I worked at an art gallery while at university. Every Thursday morning, Thom, a local antique dealer, would drop in for a cup of tea. I’d plug in the electric kettle in the make-shift kitchen under the stairs, pile a few biscuits on a plate, and we’d sit in the front hall with the gallery cat, Tibbles, at our feet. Hanging on the walls around us were eighteenth century maps of Nova Scotia by Welsh map engraver Emanuel Bowen. There were Christopher Pratt’s cold blue oceans, Maud Lewis’s playful winterscapes, and Richard Davis’s granite outcroppings carpeted with crimson cranberry bogs, as precise as a photograph.

I was ready to bust out of Halifax at that point in life. I grew up on that small peninsula, studied there, worked there.

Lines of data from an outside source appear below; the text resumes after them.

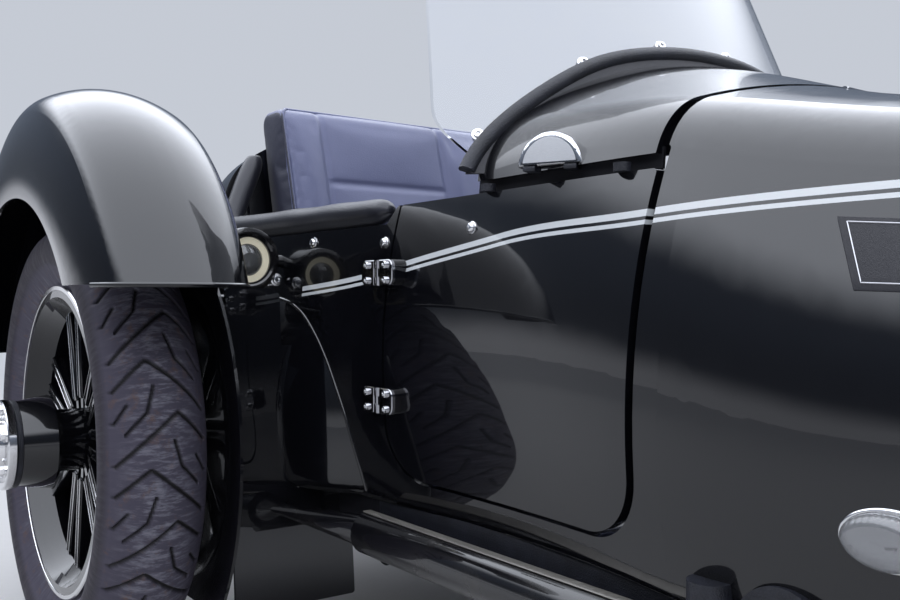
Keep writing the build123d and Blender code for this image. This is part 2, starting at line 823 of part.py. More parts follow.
cross_tube_y = (arm_y - 26, outer_rail_y, outer_rail_y)
with BuildPart() as cross_tubes:
    for x, y in zip(cross_x, cross_tube_y):
        add(bar((x, y, cross_z), (x, inner_rail_y, cross_z), cross_r))
    add(outer_rail_solid, mode=Mode.SUBTRACT)
    add(inner_rail_solid, mode=Mode.SUBTRACT)
    cross_solids = [s for s in cross_tubes.part.solids() if s.volume > 1000]
    cross_tubes.part = Compound(children=cross_solids)
keep("cross_tubes", cross_tubes.part)

pad_y = (400, 760)
pad_half = 30
with BuildPart() as body_pads:
    for x in cross_x:
        for y in pad_y:
            add(block((x - pad_half, x + pad_half), (y - pad_half, y + pad_half), (cross_z, 320)))
        add(bar((x, 0, cross_z), (x, 1200, cross_z), cross_r), mode=Mode.SUBTRACT)
    add(outer_form, mode=Mode.SUBTRACT)
keep("body_pads", body_pads.part)

# Rubber strip under the body's lower edge beside the rail, and the two mounts on the rail
sill_y = (232, 240)
boss_x = 945
boss_r = 18
disc_x = 1008
disc_r = 42
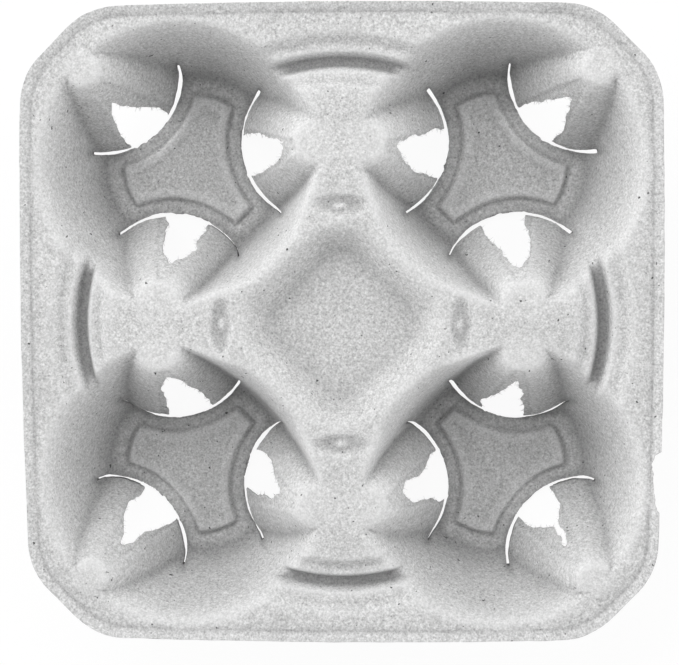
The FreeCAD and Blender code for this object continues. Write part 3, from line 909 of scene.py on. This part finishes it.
def grown_piece(name, base, tree, **values):
    """A plain mesh object grown from a base by a node tree, at the origin."""
    grower = base.modifiers.new(name, "NODES")
    grower.node_group = tree
    for item in tree.interface.items_tree:
        if item.item_type == "SOCKET" and item.in_out == "INPUT" and item.name in values:
            grower[item.identifier] = values[item.name]
    bpy.context.view_layer.update()
    ready = base.evaluated_get(bpy.context.evaluated_depsgraph_get())
    mesh = bpy.data.meshes.new_from_object(ready)
    mesh.name = name
    bpy.data.objects.remove(base)
    piece = bpy.data.objects.new(name, mesh)
    bpy.context.scene.collection.objects.link(piece)
    return piece


class CARRIER_PG_fibres(bpy.types.PropertyGroup):
    """Sizes of the loose fibres on the torn edges."""

    length: bpy.props.FloatProperty(
        name="Length", description="Length of a middling fibre",
        default=0.0013, min=0.0002, max=0.01, unit="LENGTH")
    thickness: bpy.props.FloatProperty(
        name="Thickness", description="Radius of a fibre at its root",
        default=0.00009, min=0.00002, max=0.001, unit="LENGTH")
    share: bpy.props.FloatProperty(
        name="Share", description="How many of the edge's points carry a fibre",
        default=0.22, subtype="FACTOR", min=0.0, max=1.0)


class CARRIER_PG_sheet(bpy.types.PropertyGroup):
    """Sizes and colour of the moulded sheet."""

    wall: bpy.props.FloatProperty(
        name="Wall", description="Thickness of the moulded sheet in millimetres",
        default=1.8, min=0.5, max=4.0)
    web: bpy.props.FloatProperty(
        name="Torn web", description="Thickness of the torn webs in millimetres",
        default=0.7, min=0.3, max=2.0)
    finest: bpy.props.FloatProperty(
        name="Finest step", description="Shortest triangle side in millimetres",
        default=0.7, min=0.2, max=5.0)
    tolerance: bpy.props.FloatProperty(
        name="Tolerance", description="Largest departure of a triangle in millimetres",
        default=0.15, min=0.005, max=1.0)
    colour: bpy.props.FloatVectorProperty(
        name="Pulp colour", description="Colour of the dry pulp",
        default=(0.53, 0.53, 0.53), subtype="COLOR", min=0.0, max=1.0)
    # The colour of the painted shade in the creases and at the slit ends.
    painted_shade_colour: bpy.props.FloatVectorProperty(
        name="Crease colour", description="Colour of the pulp in its sharpest creases",
        default=(0.14, 0.14, 0.14), subtype="COLOR", min=0.0, max=1.0)
    speck_colour: bpy.props.FloatVectorProperty(
        name="Speck colour", description="Colour of the dark specks in the pulp",
        default=(0.08, 0.08, 0.08), subtype="COLOR", min=0.0, max=1.0)


class CARRIER_PG_stage(bpy.types.PropertyGroup):
    """Light and floor of the stage."""

    key: bpy.props.FloatProperty(
        name="Key light", description="Power of the large soft lamp",
        default=13.6, min=0.0, subtype="POWER")
    sides: bpy.props.FloatProperty(
        name="Side light", description="Strength of the soft light from left and right",
        default=2.9, min=0.0, max=8.0)
    back: bpy.props.FloatProperty(
        name="Back light", description="Strength of the soft light from behind",
        default=0.3, min=0.0, max=8.0)
    front: bpy.props.FloatProperty(
        name="Front light", description="Strength of the soft light from the front",
        default=0.42, min=0.0, max=8.0)
    all_round: bpy.props.FloatProperty(
        name="Light all round", description="Strength of the even light",
        default=0.04, min=0.0, max=4.0)
    seen_white: bpy.props.FloatProperty(
        name="Backdrop white", description="How white the backdrop shows to the camera",
        default=0.93, subtype="FACTOR", min=0.0, max=1.0)


class CARRIER_OT_sheet(bpy.types.Operator):
    """Build the moulded sheet with its wells, ribs, slits and torn openings"""

    bl_idname = "carrier.sheet"
    bl_label = "Moulded sheet"

    def execute(self, context):
        look = context.scene.carrier_sheet
        corners, faces, shade_and_highlight, torn = sheet_mesh(
            look.wall, look.web, look.finest, look.tolerance)
        piece = plain_mesh("pulp_sheet", corners, faces)
        # The painted shade and highlight mask is stored on the sheet's points.
        mark = piece.data.attributes.new("shade_and_highlight", "FLOAT", "POINT")
        mark.data.foreach_set("value", shade_and_highlight.astype(np.float32))
        piece.data.materials.append(pulp_material(look))
        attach(piece, "root")
        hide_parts("cup_carrier")
        points, into = torn
        base = plain_mesh("torn_edge_points", points, np.zeros((0, 3), int))
        base.data.attributes.new("into", "FLOAT_VECTOR", "POINT").data.foreach_set(
            "vector", into.astype(np.float32).ravel())
        self.report({"INFO"}, f"{len(faces)} triangles")
        return {"FINISHED"}


class CARRIER_OT_fibres(bpy.types.Operator):
    """Grow loose fibres along the edges of the torn openings"""

    bl_idname = "carrier.fibres"
    bl_label = "Torn fibres"

    def execute(self, context):
        look = context.scene.carrier_fibres
        base = bpy.data.objects["torn_edge_points"]
        tree = fibre_tree(bpy.data.materials["grey_pulp"])
        piece = grown_piece(
            "torn_fibres", base, tree, Length=look.length,
            Thickness=look.thickness, Share=look.share)
        if not len(piece.data.polygons):
            raise RuntimeError("no fibre grew on the torn edges")
        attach(piece, "root")
        return {"FINISHED"}


class CARRIER_OT_stage(bpy.types.Operator):
    """Set the floor, the soft light and the camera"""

    bl_idname = "carrier.stage"
    bl_label = "Stage"

    def execute(self, context):
        scene = context.scene
        light = scene.carrier_stage
        bpy.ops.mesh.primitive_plane_add(size=4.0, location=(0, 0, -0.0004))
        floor = context.object
        floor.name = "floor"
        floor.data.materials.append(backdrop_paper(light.seen_white))
        scene.world = studio_light(light)
        lamp = bpy.data.lights.new("soft_key", "AREA")
        lamp.energy = light.key
        lamp.size = LAMP_SIZE
        key = bpy.data.objects.new("soft_key", lamp)
        key.location = LAMP_PLACE
        key.rotation_euler = (-key.location).to_track_quat("-Z", "Y").to_euler()
        scene.collection.objects.link(key)
        view = bpy.data.cameras.new("view")
        view.lens = CAMERA_LENS
        view.sensor_width = CAMERA_SENSOR
        view.clip_start = 0.05
        camera = bpy.data.objects.new("view", view)
        turn = Matrix.Identity(3)
        for angle, axis in CAMERA_TURNS:
            turn = turn @ Matrix.Rotation(angle, 3, axis)
        place = Matrix.Translation(CAMERA_PLACE)
        camera.matrix_world = place @ turn.transposed().to_4x4()
        scene.collection.objects.link(camera)
        scene.camera = camera
        scene.view_settings.view_transform = "Standard"
        return {"FINISHED"}


class CARRIER_PT_panel(bpy.types.Panel):
    """Sizes and steps of the carrier"""

    bl_idname = "CARRIER_PT_panel"
    bl_label = "Cup Carrier"
    bl_space_type = "VIEW_3D"
    bl_region_type = "UI"
    bl_category = "Cup Carrier"

    def draw(self, context):
        layout = self.layout
        for group in ("carrier_sheet", "carrier_fibres", "carrier_stage"):
            values = getattr(context.scene, group)
            for name in values.__annotations__:
                layout.prop(values, name)
        layout.operator("carrier.sheet")
        layout.operator("carrier.fibres")
        layout.operator("carrier.stage")


CLASSES = (
    CARRIER_PG_sheet,
    CARRIER_PG_fibres,
    CARRIER_PG_stage,
    CARRIER_OT_sheet,
    CARRIER_OT_fibres,
    CARRIER_OT_stage,
    CARRIER_PT_panel,
)


def register():
    """Register the classes and hang the settings on the scene."""
    for each in CLASSES:
        bpy.utils.register_class(each)
    bpy.types.Scene.carrier_sheet = bpy.props.PointerProperty(type=CARRIER_PG_sheet)
    bpy.types.Scene.carrier_fibres = bpy.props.PointerProperty(type=CARRIER_PG_fibres)
    bpy.types.Scene.carrier_stage = bpy.props.PointerProperty(type=CARRIER_PG_stage)


def unregister():
    """Take the settings and the classes away again."""
    del bpy.types.Scene.carrier_stage
    del bpy.types.Scene.carrier_fibres
    del bpy.types.Scene.carrier_sheet
    for each in reversed(CLASSES):
        bpy.utils.unregister_class(each)


def main():
    """Build everything in order."""
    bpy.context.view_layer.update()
    register()
    bpy.ops.carrier.sheet()
    bpy.ops.carrier.fibres()
    bpy.ops.carrier.stage()


if __name__ == "__main__":
    main()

There were women in my university classes called Simone and Angelika, with tattoos between their shoulder blades and stories of summers in far-away places.

I left Halifax after university, but those mornings in the art gallery lingered with me. Artists saw beauty in this part of the world. They chose to capture it, to celebrate it. And people bought this art and hung it on their walls.

Today I made cranberry tea. It fills the kitchen with hints of cinnamon, citrus and too many health benefits to name. I’ve made a good dent in the pillow, but there’s no need to plough through. Frozen cranberries, if unharmed, will live indefinitely in your freezer.

Cranberry Tea

Serves 6 – can be easily doubled for a crowd

6 cups (1.5 litres) water
2 cups (230g) cranberries – fresh or frozen
1/2 lemon, zest and juice
Freshly grated ginger, about 1 teaspoon
Juice from half and orange, slice the other half to garnish
1 cinnamon stick
¼ cup honey (4 tablespoons) or to taste
2 rooibos tea bags

Simmer water in a saucepan with cranberries, lemon zest and juice, ginger, orange juice, a cinnamon stick and honey for 15 minutes. Add tea bags and simmer gently for 4 minutes longer. Taste, adding more honey if desired. Serve either strained or with cranberries and extra orange slices bouncing around your mug.